Alain Moreau met Antonio Catalano in Portugal in 2003, during the Percusos project which took place in several towns throughout the country, a sort of laboratory/festival to which they were both invited. This fine European project, created on the initiative of Madalena Vittorino and Giacomo Scalisi, reunited different artists to do research and to take the utmost liberty in achieving what they had never dared to do before within the city....

It was on this occasion that several facets of Antonio’s work were presented such as The Sensitive Chest of Drawers, which can be entered by a single spectator, a sort of open door to imaginary worlds where you either lose or find yourself and leave behind your own traces....

One could also visit The Pavilions of the Marvelous,
 a homage to those 19th-century enchanting sideshows,
 a sort of village of multi-colored canvases in a range of different poetical approaches to the world.

And this was where the idea of working together first took root...

Infos : www.universisensibili.it

Max Vandervorst

A long-standing collaborator...
Indeed, the collaboration between Alain Moreau and Max began long before Tof’s first show!

It was almost thirty years ago. Alain had just finished his actor’s training and was working on and off in different theatres but was feeling rather bored. He had forgotten about puppets, about the true passion he had discovered one day deep in the family attic. He seemed bent on being an actor....

But then one fine day, during a common project for a street theatre company, the two of them met, at last!

Max had been hired to make strange musical instruments and Alain to act several roles, one of them a rabbit on a monocycle in an adaptation of Alice in Wonderland.

Following this exploit, our two fellow travellers set about creating their own street show, which turned out to be the unforgettable Duo de la corde molle.

After two one-time showings of this masterpiece, seeing that his fellow traveller seemed much more at ease on firm ground with his hands bursting with puppets than balancing in the air or perched on a monocycle humming unforgettable songs, Max offered to compose music for the puppet show Alain and Agnès Lebrun were tinkering around with in the abandoned workshop where they rehearsed....

And this is how the show Le tour du bloc brought Alain and Max together in a much more efficient way!

Radio Tom, Camping sauvage, Cabane, Bistouri, Fritkot, Sur la dune and Premiers pas sur la dune followed, in the same spirit of joy in collaborating together that continues today.

Collaborating on Piccoli Sentimenti has called for a different approach to working together. It has been a natural evolution, whereby the musical component enriches and influences the dramaturgy as much as the character and the scenography. Max has been very present from the show’s first experimentations and he has been present at all the rehearsals. In a perfect osmosis with the world of Antonio Catalano, Max’s instruments, built in the spirit of what we like to call Lutherie sauvage (Untamed Lute Making), were right at home!

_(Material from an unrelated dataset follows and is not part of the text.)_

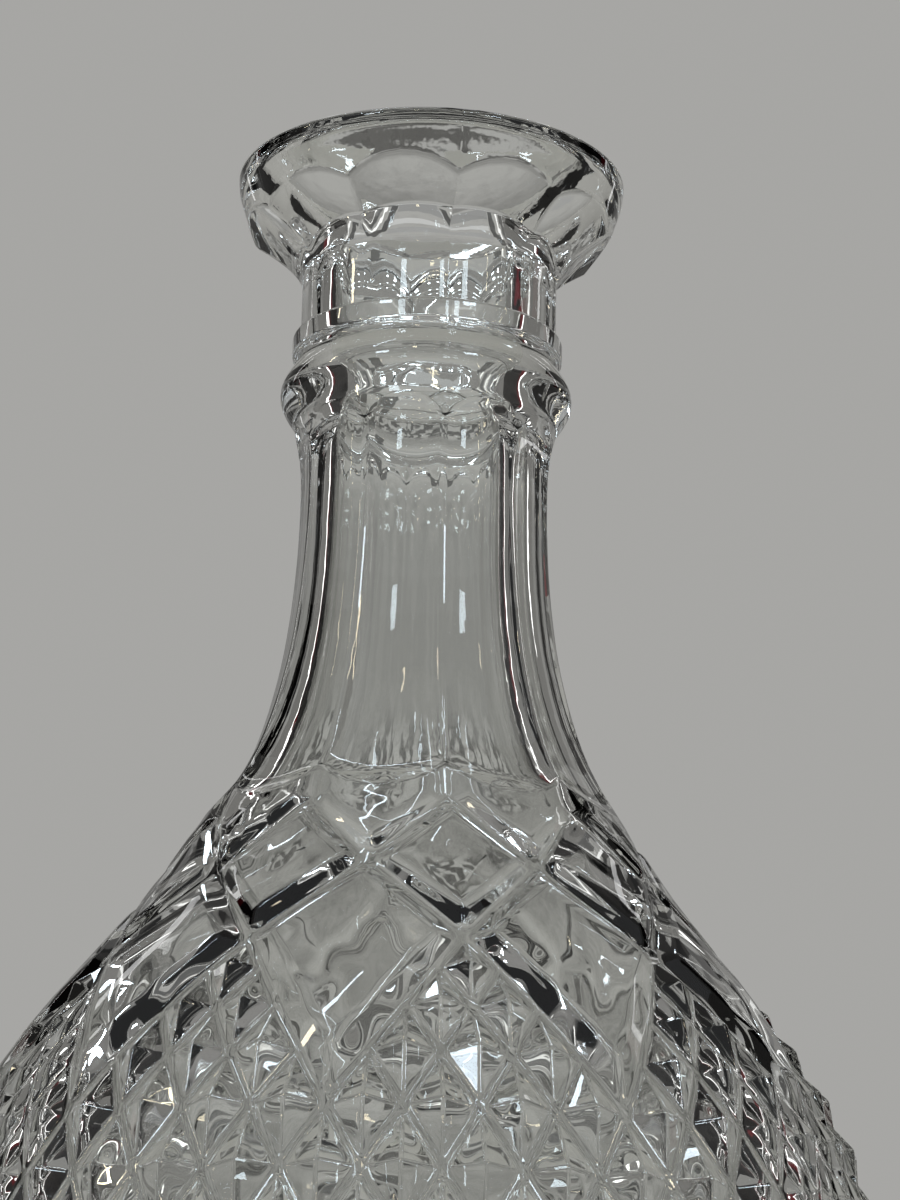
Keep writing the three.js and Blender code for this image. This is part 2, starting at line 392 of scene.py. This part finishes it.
stretch = (last_length - first_length) / (row_lengths[-1] - first_length)
row_lengths = [first_length + (length - first_length) * stretch for length in row_lengths]
rows = len(row_lengths)


def until_groove(value):
    """Steps to the nearest of the grooves that part the lozenges."""
    rest = value % steps_per_panel
    return min(rest, steps_per_panel - rest)


def in_lozenge(row, column):
    return row <= steps_per_panel or row - steps_per_panel < until_groove(column)


def depth_share(row, column):
    """Depth of a point of the pattern, as a share of a pyramid's height."""
    if row == rows - 1:
        return 1
    if in_lozenge(row, column):
        nearest = min(until_groove(column - row), until_groove(column + row))
        return 1 if nearest == 0 else 1 - table_height
    return (row + column + 1) % 2


for row, length in enumerate(row_lengths):
    def pattern_shape(column, row=row, length=length):
        small_width = 2 * step_angle * outline_point(length).x
        return outline_point(length, depth_share(row, round(column)) * cut_depth * small_width)

    ring(pattern_shape)
pattern_last = len(rings) - 1

# The heel, the ring that the carafe stands on and the star under the base.
foot_width = 5 * mm
recess_depth = 2.2 * mm
star_cut = 1.1 * mm
star_waist = 0.5  # where its rays bend, as a share of its radius
star_waist_cut = 0.7  # and how deep they are cut there, as a share of their deepest
columns_per_ray = 4
recess_radius = foot_radius - foot_width


def star_ring(radius, cut, soft=0.0):
    def shape(column):
        return radius, recess_depth + cut * (round(column) % columns_per_ray == 0)

    ring(shape, soft)


for share in (0.8, 0.5, 0.2):
    point = outline_point(length_at_height(heel_height + plain_band * share))
    plain_ring(point.x, point.y)
plain_ring(foot_radius, heel_height, soft=1.0)
plain_ring(foot_radius, 0, soft=1.6)
plain_ring(recess_radius, 0, soft=0.8)
star_ring(recess_radius - recess_depth, star_cut, soft=0.4)
star_ring(recess_radius * star_waist, star_cut * star_waist_cut)
plain_ring(0, recess_depth)

# The section is spun into columns, and each point then goes where its ring's shape says.
vessel_bm = bmesh.new()
ring_of = vessel_bm.verts.layers.int.new("ring")
section = []
for index, (shape, soft) in enumerate(rings):
    vert = vessel_bm.verts.new((index + 1, 0, 0))
    vert[ring_of] = index
    section.append(vert)
section_edges = [vessel_bm.edges.new(pair) for pair in zip(section, section[1:])]
bmesh.ops.spin(
    vessel_bm, geom=section + section_edges, axis=(0, 0, 1), cent=(0, 0, 0),
    steps=columns, angle=2 * math.pi, use_merge=True,
)
column_of = vessel_bm.verts.layers.int.new("column")
for vert in vessel_bm.verts:
    column = round(math.atan2(vert.co.y, vert.co.x) / step_angle) % columns
    vert[column_of] = column
    radius, height = rings[vert[ring_of]][0](column)
    angle = column * step_angle
    vert.co = (radius * math.cos(angle), radius * math.sin(angle), height)
bmesh.ops.remove_doubles(vessel_bm, verts=vessel_bm.verts, dist=0.001 * mm)


def depth_of(vert):
    return depth_share(vert[ring_of] - pattern_start, vert[column_of])


def is_even(vert):
    """Whether the point is on one or the other of the two sets that alternate like a chessboard."""
    return (vert[ring_of] - pattern_start + vert[column_of]) % 2 == 0


# Each square of the pattern is parted along its groove, and where it has none, along the diagonal
# whose ends lie equally deep.
for face in list(vessel_bm.faces):
    if all(pattern_start <= vert[ring_of] <= pattern_last for vert in face.verts):
        even = [vert for vert in face.verts if is_even(vert)]
        odd = [vert for vert in face.verts if not is_even(vert)]
        ends = even if depth_of(even[0]) == depth_of(even[1]) else odd
        bmesh.utils.face_split(face, *ends)

# The seam that the two halves of the mould leave: a fine ridge down the mouth, the ring and the
# collar, on two sides.
seam_column = 24  # and the one across from it
no_column = -1  # for the points that part the seam from the wall beside it
seam_height = 0.07 * mm
seam_half_width = 0.2 * mm
seam_rings = range(lip_ring, collar_last + 1)
seam_angle = seam_column * step_angle
aside_of_seam = Vector((-math.sin(seam_angle), math.cos(seam_angle), 0))


def on_seam(vert):
    return vert[column_of] != no_column and vert[column_of] % (columns // 2) == seam_column


for side in (-1, 1):
    near_seam = [
        face for face in vessel_bm.faces
        if all(vert[ring_of] in seam_rings for vert in face.verts)
        and any(on_seam(vert) for vert in face.verts)
    ]
    parts = dict.fromkeys(part for face in near_seam for part in (face, *face.edges, *face.verts))
    cut = bmesh.ops.bisect_plane(
        vessel_bm, geom=list(parts),
        plane_co=aside_of_seam * side * seam_half_width, plane_no=aside_of_seam,
    )
    for part in cut["geom_cut"]:
        if isinstance(part, bmesh.types.BMVert):
            part[column_of] = no_column
for vert in vessel_bm.verts:
    if vert[ring_of] in seam_rings and on_seam(vert):
        outward = vert.co.xy.normalized() * seam_height
        vert.co += Vector((*outward, 0))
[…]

While the scenography and dramaturgical discoveries of Antonio and Alain set the show in motion, Max’s musical-visual input completed it and gave the performance an essential added dimension that soon became indispensable.

Untamed lute making
A musical instrument is an object that produces sounds for a musician to play and express himself. From the primitive “lithophone” to electronic music, humans have been making music evolve by simply hitting, rubbing, strumming or blowing into found or invented objects. Noises and sounds, melodies and rhythms from here and there, stringed quartets and electric-acoustic music are now part of a huge planetary vocabulary from which today’s artist is free to draw. Through different styles and currents, “untamed lute making” involves creating musical instruments from objects not specifically designed for this purpose. It provides us with a permanent terrain of adventure and discovery, prompting us to continually exceed ourselves. From the musical clown to the “concrete” but specialized music of Pierre Schaeffer, the sound sculptures of Tinguely to the steel bands of Trinidad, generations of researchers and artists have strived to expand, once and for all, the very notion of the musical instrument. Not only does the use of these instruments enable us to find new, inimitable, never-heard-of-before sounds, from traditional instruments to electronic ones, they also introduce new ideas for how to compose for a kettle or a bicycle, bringing to the musician a completely different imaginary world from that contained in the symphonic formula or in the rock orchestra. In this unexplored territory, in so far as it hasn’t been worked by tradition, the artist has no choice but to invent. Such an operation, in this sense, involves a profound element of play and reminds us that, even in its dictionary definition, music is made to be played. And lastly, “untamed lute making” pushes the boundaries of the musical domain in order to encounter poetry, theatre and sculpture.

Max Vandervorst
Max Vandervorst is a musician and inventor of instruments. Since 1988, he has created numerous shows in which his hand-made instruments have played a major role. His creations adapted from diverse objects include: Symphonie d’Objets Abandonnés; Concerto pour deux vélos, L’Homme de Spa, which continue to be shown all over the world. He is also a composer of music for the stage and the founder of the Pataphonie House in Dinant (Belgium) which is a magical place, entirely devoted to the world of “untamed lute making” in which anyone can discover or experiment with the strangest instruments ever imagined.